A useful list for those who value their relationships.
At first, it’s easy to say sweet words to each other. They come naturally when you are together and arise spontaneously in messages or phone calls when you are apart. However, over time, difficulties arise in relationships, partners show their flaws, and reality takes its toll. Then, expressing words of love requires a bit more effort. But if you have long since moved past the initial stage and want to maintain deeper, mature feelings, repeating simple short phrases more often is the least you can do. Words alone won’t solve everything, but saying them is not difficult at all.
1. You look wonderful!
The older we get, the more important it is for us to hear compliments directed at us. With each passing year, we may have more wrinkles and extra pounds, but that doesn’t mean we can’t find a reason to admire.
Compliments evoke positive emotions. However, we often refrain from saying nice things because we underestimate their immense significance for the person they are addressed to.
The phrase “You look wonderful!” actually sends a signal: “You still attract me.” And your partner understands that despite all the changes that come with age, you still appreciate their outer and inner beauty.
2. Thank you
When people live together for some time, it becomes quite natural for them to take each other for granted. They get used to each fulfilling their role without reminders and fail to notice the efforts made.
“Thank you” is a short word with an important message: “I appreciate everything you do for me.” Your partner will surely be pleased that you acknowledge their efforts and find the opportunity to express it.
3. I think you’re just wonderful!
Sometimes, after being in a relationship with someone for many years, we may think that our partner magically knows everything we think about them. But telepathy is a myth, and from time to time, it’s helpful to voice your thoughts. For example: “You’re just wonderful!” or “I think I’m very lucky to have you.” Such phrases essentially mean one thing: “You are a good person, and I enjoy being with you.”
4. I love you no matter what
This phrase should in no way serve as a justification for economic, digital, emotional, or physical abuse. It refers to situations when a partner makes an unintentional mistake, which is difficult for both of you.
The words spoken in such moments can have a long-term impact on feelings. And it may be important for your partner to hear that they are loved and accepted, even when they do something wrong or make a poor choice. Moreover, forgiveness is valuable not only for the relationship but also for mental health.
This applies to both character traits and habits of the partner. When you say that you love them no matter what, you convey a valuable message: “I accept you with all your flaws.”
5. We will get through this
This can be anything: the death of a loved one, financial difficulties, job loss, serious health issues, and much more. It’s important for your partner to feel your love throughout this challenging period. The phrase “We will get through this” lets your loved one know that you are on the same team and playing on their side.
The resilience that often develops through negative experiences serves as a foundation for strong relationships. And although the events that cause such experiences can be extremely painful, they strengthen mutual feelings as people realize they can rely on each other.
6. Yes, I’d love to!
The theater may not be your passion at all. You might not be particularly interested in the World Curling Championship. But if your loved one suggests going to a show or watching a broadcast, sometimes it’s worth responding: “Yes, I’d love to!”

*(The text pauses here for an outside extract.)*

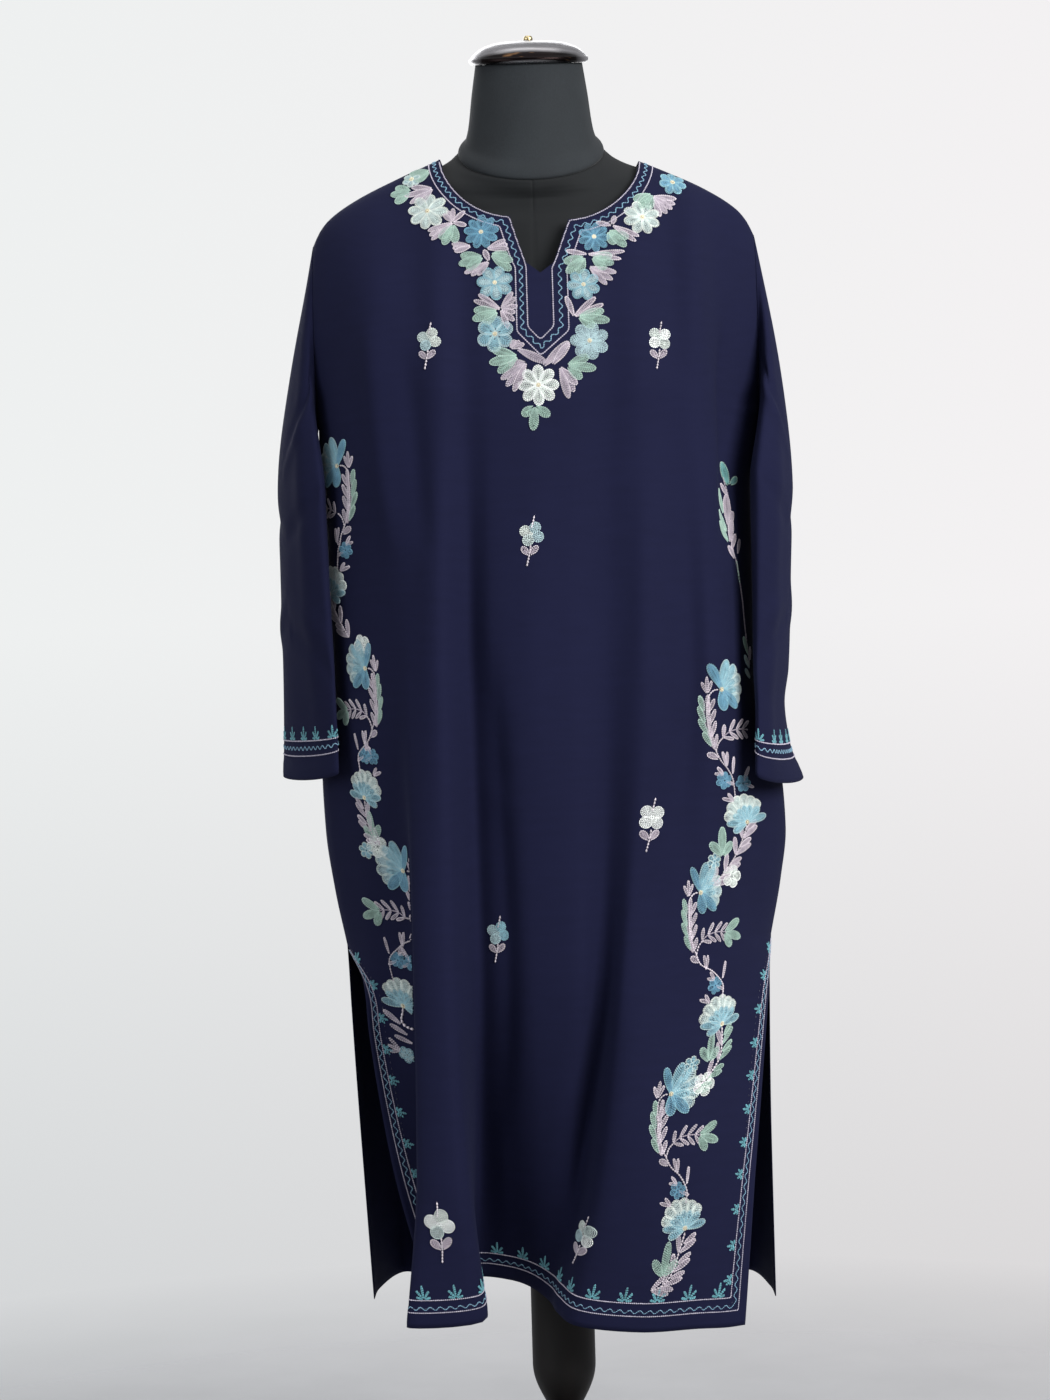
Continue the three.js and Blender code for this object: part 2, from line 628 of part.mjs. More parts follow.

The meaning of this phrase is: “I support you and want to share with you what you enjoy.” But it doesn’t mean that you put your partner’s interests above your own. This shows that you love them enough that their hobbies matter to you, even if they are not your own.
7. I understand
Strong love matures in long-term relationships when partners observe each other and over time learn how they will react in various situations. The experience of living together gives them insight into what drives each of them.
When your loved one tells you about a problem, thanks to your shared history, you likely already know how they feel. The phrase “I understand” serves as comfort for them. Your partner doesn’t have to explain their feelings to receive support and understanding. This is not just pleasant; it’s the foundation for a strong bond.
8. What can I do for you?
One of the most vivid manifestations of true love is, at some point, putting the needs of another person above your own. This may be easier when it comes to children or parents and harder when it’s about a partner.
Try to notice when the right moment arises to ask, “What can I do for you?” It communicates to your partner: “I want to support you and lighten your load.” For this, you will likely need to spend your time and energy, but your love will only grow stronger.
9. I’m here for you
One of the main advantages of a relationship is that you always have someone to lean on. The concise phrase “I’m here for you” is a reminder to your loved one that they can always count on you. It’s a message of “I am your life partner” and simultaneously a commitment to be an equal partner in the relationship, to support and have their back.
10. I love you
Romantic heroes in movies and books often make grand vows: “From now on and forever, you are my one true love. I will never leave you and will care for you day and night. My devotion to you will remain unchanged until death.”
For everyday life, such phrases can be somewhat flowery. But you can say all of that much more succinctly: “I love you.” And repeat it to your partner every day, because it’s so simple.